Objective:
Output the material beneath exactly, leaving nothing out.

Provided data:
============================================================

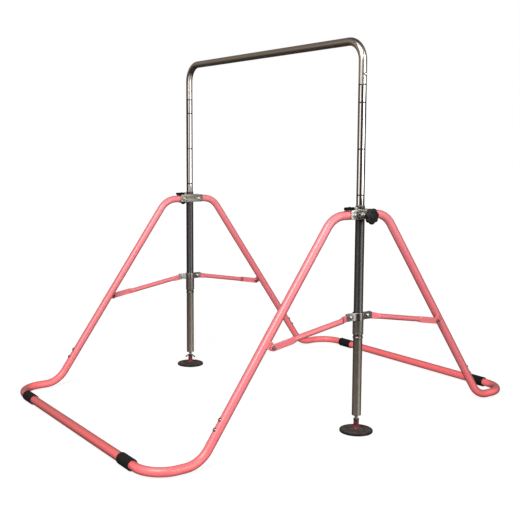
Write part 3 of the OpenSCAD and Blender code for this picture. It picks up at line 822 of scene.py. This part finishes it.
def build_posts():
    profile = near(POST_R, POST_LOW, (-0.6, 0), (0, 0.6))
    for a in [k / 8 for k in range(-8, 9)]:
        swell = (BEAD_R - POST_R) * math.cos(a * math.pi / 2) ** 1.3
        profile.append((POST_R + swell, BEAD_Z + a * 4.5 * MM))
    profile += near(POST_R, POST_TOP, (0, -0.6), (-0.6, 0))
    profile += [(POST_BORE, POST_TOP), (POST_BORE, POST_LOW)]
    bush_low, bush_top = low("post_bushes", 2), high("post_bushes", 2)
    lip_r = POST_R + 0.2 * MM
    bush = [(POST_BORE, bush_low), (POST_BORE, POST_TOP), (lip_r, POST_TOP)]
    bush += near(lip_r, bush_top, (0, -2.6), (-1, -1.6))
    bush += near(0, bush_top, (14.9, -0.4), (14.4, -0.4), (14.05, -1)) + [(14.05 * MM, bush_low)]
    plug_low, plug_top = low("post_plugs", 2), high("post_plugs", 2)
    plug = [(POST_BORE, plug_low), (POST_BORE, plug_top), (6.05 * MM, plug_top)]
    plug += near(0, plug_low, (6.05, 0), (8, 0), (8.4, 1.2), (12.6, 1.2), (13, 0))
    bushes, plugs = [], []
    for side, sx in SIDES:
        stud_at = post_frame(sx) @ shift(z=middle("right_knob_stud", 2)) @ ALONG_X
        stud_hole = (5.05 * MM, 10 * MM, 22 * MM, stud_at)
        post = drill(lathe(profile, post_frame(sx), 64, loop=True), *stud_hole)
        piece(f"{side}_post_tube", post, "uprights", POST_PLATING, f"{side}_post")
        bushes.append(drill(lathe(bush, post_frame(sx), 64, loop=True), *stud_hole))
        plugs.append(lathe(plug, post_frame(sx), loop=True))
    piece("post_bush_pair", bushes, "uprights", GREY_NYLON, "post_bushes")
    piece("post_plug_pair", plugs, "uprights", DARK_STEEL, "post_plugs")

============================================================

Right answer:
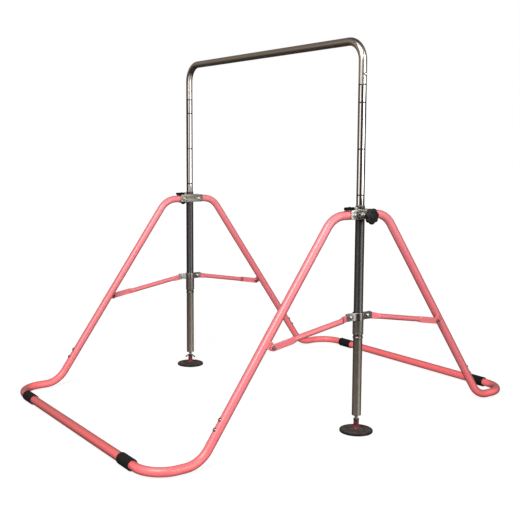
Write part 3 of the OpenSCAD and Blender code for this picture. It picks up at line 822 of scene.py. This part finishes it.
def build_posts():
    profile = near(POST_R, POST_LOW, (-0.6, 0), (0, 0.6))
    for a in [k / 8 for k in range(-8, 9)]:
        swell = (BEAD_R - POST_R) * math.cos(a * math.pi / 2) ** 1.3
        profile.append((POST_R + swell, BEAD_Z + a * 4.5 * MM))
    profile += near(POST_R, POST_TOP, (0, -0.6), (-0.6, 0))
    profile += [(POST_BORE, POST_TOP), (POST_BORE, POST_LOW)]
    bush_low, bush_top = low("post_bushes", 2), high("post_bushes", 2)
    lip_r = POST_R + 0.2 * MM
    bush = [(POST_BORE, bush_low), (POST_BORE, POST_TOP), (lip_r, POST_TOP)]
    bush += near(lip_r, bush_top, (0, -2.6), (-1, -1.6))
    bush += near(0, bush_top, (14.9, -0.4), (14.4, -0.4), (14.05, -1)) + [(14.05 * MM, bush_low)]
    plug_low, plug_top = low("post_plugs", 2), high("post_plugs", 2)
    plug = [(POST_BORE, plug_low), (POST_BORE, plug_top), (6.05 * MM, plug_top)]
    plug += near(0, plug_low, (6.05, 0), (8, 0), (8.4, 1.2), (12.6, 1.2), (13, 0))
    bushes, plugs = [], []
    for side, sx in SIDES:
        stud_at = post_frame(sx) @ shift(z=middle("right_knob_stud", 2)) @ ALONG_X
        stud_hole = (5.05 * MM, 10 * MM, 22 * MM, stud_at)
        post = drill(lathe(profile, post_frame(sx), 64, loop=True), *stud_hole)
        piece(f"{side}_post_tube", post, "uprights", POST_PLATING, f"{side}_post")
        bushes.append(drill(lathe(bush, post_frame(sx), 64, loop=True), *stud_hole))
        plugs.append(lathe(plug, post_frame(sx), loop=True))
    piece("post_bush_pair", bushes, "uprights", GREY_NYLON, "post_bushes")
    piece("post_plug_pair", plugs, "uprights", DARK_STEEL, "post_plugs")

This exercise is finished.